The picture above, a heavily bioturbated sandstone from the Blackleaf Formation in Montana, shows almost no distinguishing morphologies (possible Ophiomorphia can be distinguished if you are up-close and lucky); however, because of the preferential diagenetic alteration of the tunnel networks, we can see pretty clearly distinct horizons of trace-maker activity, suggesting that there are cryptic surfaces of nondeposition preserved within lower shoreface sand. One can trace these surfaces out laterally, where they sometimes grade into bounding surfaces for packages of swaley-cross stratified sands.

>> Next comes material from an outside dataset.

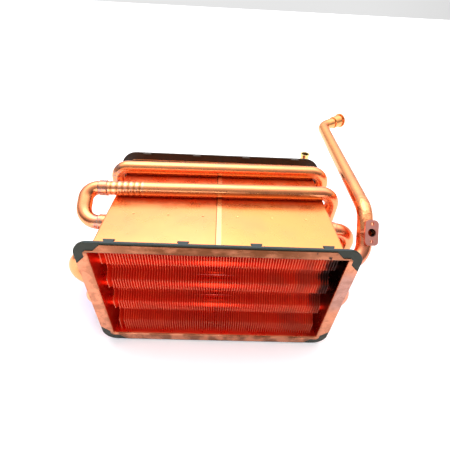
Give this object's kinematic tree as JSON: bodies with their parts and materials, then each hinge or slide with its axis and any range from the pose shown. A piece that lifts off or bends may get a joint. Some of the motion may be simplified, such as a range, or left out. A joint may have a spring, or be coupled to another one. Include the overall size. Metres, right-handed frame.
{
  "type": "water heater heat exchanger",
  "caption": "Copper gas water heater heat exchanger: a finned tube core in a sheet casing, with a cooling coil round it and steel end frames.",
  "frame": {"origin": "centre of the flue opening, in the sealing face of the casing's flue lips", "axes": "+X along the long side towards the side with both water connections, +Y along the gas path reversed, from the flue end to the burner end, +Z across the short side towards the side the front tube row's outlet rises to"},
  "size_m": [0.4146, 0.3671, 0.2054],
  "materials": {
    "copper_sheet": "bright rolled copper sheet, heat stained at the flue lips",
    "copper_tube": "bright drawn copper tube",
    "copper_fin": "bright thin copper",
    "frame_steel": "satin grey protective coating",
    "brass": "turned",
    "braze_metal": "dull solidified braze",
    "turbulator_steel": "plain strip"
  },
  "bodies": {
    "root": {"casing_left_half": "copper_sheet", "casing_right_half": "copper_sheet", "flue_frame": "frame_steel", "burner_frame": "frame_steel", "fin_pack": "copper_fin", "core_tube_front_1": "copper_tube", "core_tube_front_2": "copper_tube", "core_tube_front_3": "copper_tube", "core_tube_rear_1": "copper_tube", "core_tube_rear_2": "copper_tube", "core_tube_rear_3": "copper_tube", "core_tube_rear_4": "copper_tube", "return_bend_left_front": "copper_tube", "return_bend_left_lower": "copper_tube", "return_bend_left_rear": "copper_tube", "return_bend_right_front": "copper_tube", "return_bend_right_rear_upper": "copper_tube", "return_bend_right_rear_lower": "copper_tube", "crossover_bend": "copper_tube", "cooling_coil": "copper_tube", "outlet_pipe": "copper_tube", "outlet_tail": "copper_tube", "inlet_pipe": "copper_tube", "sensor_flange": "copper_tube", "sensor_boss": "brass", "inlet_tail": "brass", "braze_rings": "braze_metal", "turbulators": "turbulator_steel"}
  },
  "joints": []
}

Another ichnofacies with time-stratigraphic importance is the Glossifungites icnhofacies. This is an assemblage of burrows formed in a firmground, often compacted and dewatered muds, and dominated by vertical burrows (like Skolithos or Diplocraterion) and box-work tunnel systems (like Thalassinoides) (Pemberton and Frey, 1985). Commonly, many of these traces are passively infilled, often by coarser material than the substrate. In siliciclastic settings, most firmgrounds are often associated with erosionally exhumed substrates that have been inundated by marine waters. These firmgrounds indicate the presence of a depositional discontinuity between initial erosional exposure of the substrate and later sedimentation (Pemberton and MacEachern, 2006). It is during this discontinuity that the surface is colonized and bioturbated. Thus, the presence of this ichnofacies can have important implications for demarcating erosional surfaces, and therefore has implications for genetic stratigraphic or sequence stratigraphic frameworks.

REFERENCES

Frey, R.W., 1990, Trace fossils and hummocky cross-stratification, Upper Cretaceous of Utah:
Journal of Sedimentary Petrology, v. 43, p. 203-218.

Frey, R.W., Pemberton, S.G., and Saunders, T.D.A., 1990, Ichnofacies and bathymetry: a passive
relationship: Journal of Paleontology, v. 64, p. 155-158.

Pemberton, S.G., and Frey, R.W., 1985, The Glossifungites ichnofacies: modern examples from
the Georgia coast, USA in Curran, H.A. (ed), Biogenic Structures: Their Use in Interpreting Depositional Environments, SEPM Special Publication 35, p. 237-259.

Pemberton, S.G., and MacEachern J.A., 2006, Applied Ichnology Short Course: The Use of Trace
Fossils in Sequence Stratigraphy, Exploration and Production Geology: SEPM Short Course 18, Houston, TX, 274 p.

Seilacher, A., 1953: Studien zur palichnologie. I: Uber die methoden der palichnologie: Neues
Jahrbuch fur Geologie und Paleontologie, Abandlungen, 98, p. 87-124.

Seilacher, A., 1967, Bathymetry of Trace Fossils: Marine Geology, v. 5, p. 413-428.